Åland Football Association
- Abbreviation: ÅFF
- Founded: 1943
- Headquarters: Mariehamn
- Chairman: Krille Mattsson
- Website: http://www.fotboll.ax

= Åland Football Association =

The Åland Football Association (Ålands Fotbollförbund) is the governing body of football in Åland. ÅFF is not a member of UEFA or FIFA, but is a member of the Football Association of Finland and has the status of a District Football Association. ÅFF also runs the Åland official football team and Åland women's football team.

== Background ==
Åland Football Association was founded in 1943 and was originally called the Ålands Bolldistrikt.
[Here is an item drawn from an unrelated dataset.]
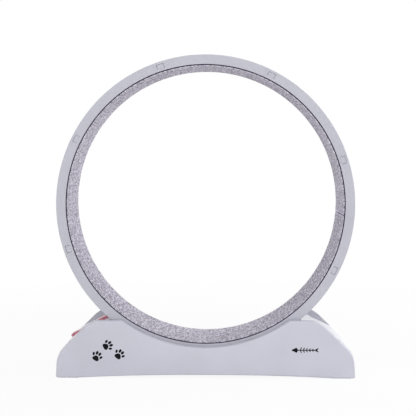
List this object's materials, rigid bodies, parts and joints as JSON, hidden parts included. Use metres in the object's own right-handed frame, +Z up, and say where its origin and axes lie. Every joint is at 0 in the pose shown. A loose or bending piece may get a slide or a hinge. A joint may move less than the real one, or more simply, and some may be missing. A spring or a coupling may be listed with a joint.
{
  "type": "cat exercise wheel",
  "caption": "Large carpet-lined running wheel for a cat, turning on rubber-tyred rollers in a low two-sided base with a sliding lock.",
  "frame": {"origin": "on the floor under the middle of the object's box", "axes": "+Z up, +X to the right seen from the front, +Y to the back, along the wheel's axis"},
  "size_m": [0.9128, 0.31, 0.9822],
  "materials": {
    "moulded_grey": "fine satin moulded surface, pale cool grey",
    "moulded_white": "fine satin moulded surface, near white",
    "moulded_pink": "satin moulded surface, dusty pink",
    "white_nylon": "waxy natural nylon",
    "grey_carpet": "needle-felt carpet, speckled mid grey",
    "black_rubber": "matt black rubber",
    "steel": "bright zinc-plated steel"
  },
  "bodies": {
    "base": {"front_panel": "moulded_grey", "front_inner_plate": "moulded_grey", "front_panel_screw_1": "steel", "front_panel_screw_2": "steel", "front_panel_screw_3": "steel", "front_panel_screw_4": "steel", "front_left_foot": "black_rubber", "front_right_foot": "black_rubber", "rear_panel": "moulded_grey", "rear_inner_plate": "moulded_grey", "rear_panel_screw_1": "steel", "rear_panel_screw_2": "steel", "rear_panel_screw_3": "steel", "rear_panel_screw_4": "steel", "rear_left_foot": "black_rubber", "rear_right_foot": "black_rubber", "left_end_cover": "moulded_white", "left_tie_beam": "moulded_grey", "left_axle": "steel", "left_long_spacer": "white_nylon", "left_front_spacer": "white_nylon", "left_rear_spacer": "white_nylon", "right_end_cover": "moulded_white", "right_tie_beam": "moulded_grey", "right_axle": "steel", "right_long_spacer": "white_nylon", "right_front_spacer": "white_nylon", "right_rear_spacer": "white_nylon", "slide_guide": "moulded_white", "slide_bridge": "moulded_white"},
    "running_ring": {"wheel_segment_1": "moulded_grey", "wheel_segment_2": "moulded_grey", "wheel_segment_3": "moulded_grey", "wheel_segment_4": "moulded_grey", "wheel_segment_5": "moulded_grey", "wheel_segment_6": "moulded_grey", "wheel_segment_7": "moulded_grey", "wheel_segment_8": "moulded_grey", "carpet_half_1": "grey_carpet", "carpet_half_2": "grey_carpet"},
    "roller_1": {"roller_tyre_1": "black_rubber", "roller_hub_1": "white_nylon", "front_bearing_1": "steel", "rear_bearing_1": "steel"},
    "roller_2": {"roller_tyre_2": "black_rubber", "roller_hub_2": "white_nylon", "front_bearing_2": "steel", "rear_bearing_2": "steel"},
    "roller_3": {"roller_tyre_3": "black_rubber", "roller_hub_3": "white_nylon", "front_bearing_3": "steel", "rear_bearing_3": "steel"},
    "roller_4": {"roller_tyre_4": "black_rubber", "roller_hub_4": "white_nylon", "front_bearing_4": "steel", "rear_bearing_4": "steel"},
    "lock": {"lock_slide": "moulded_pink", "brake_pad": "black_rubber"}
  },
  "joints": [
    {"name": "wheel_spin", "type": "hinge", "parent": "base", "child": "running_ring", "pos_m": [0, 0, 0.5272], "axis": [0, 1, 0], "continuous": true},
    {"name": "roller_1_spin", "type": "hinge", "parent": "base", "child": "roller_1", "pos_m": [-0.25935, -0.1065, 0.14269], "axis": [0, 1, 0], "continuous": true},
    {"name": "roller_2_spin", "type": "hinge", "parent": "base", "child": "roller_2", "pos_m": [0.25935, -0.1065, 0.14269], "axis": [0, 1, 0], "continuous": true},
    {"name": "roller_3_spin", "type": "hinge", "parent": "base", "child": "roller_3", "pos_m": [0.25935, 0.1065, 0.14269], "axis": [0, 1, 0], "continuous": true},
    {"name": "roller_4_spin", "type": "hinge", "parent": "base", "child": "roller_4", "pos_m": [-0.25935, 0.1065, 0.14269], "axis": [0, 1, 0], "continuous": true},
    {"name": "lock_travel", "type": "slide", "parent": "base", "child": "lock", "axis": [0.889, 0, 0.4579], "range_m": [0, 0.012]}
  ],
  "couplings": [
    {"joint": "roller_1_spin", "follows": "wheel_spin", "ratio": -12.632},
    {"joint": "roller_2_spin", "follows": "wheel_spin", "ratio": -12.632},
    {"joint": "roller_3_spin", "follows": "wheel_spin", "ratio": -12.632},
    {"joint": "roller_4_spin", "follows": "wheel_spin", "ratio": -12.632}
  ]
}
The Association currently has 12 member associations of which 11 are football clubs and one is the local referee association. They together have about 60 teams covering various ages groups. The number of registered players is currently approaching the 1000 mark.

== Affiliated Members ==
The following clubs are affiliated to the ÅFF:

- Åland United (women's football club)
- FC Aland
- Hammarlands IK
- IFK Mariehamn
- Jomala IK
- Lemlands IF
- Ålands Fotbolldomare (referee association)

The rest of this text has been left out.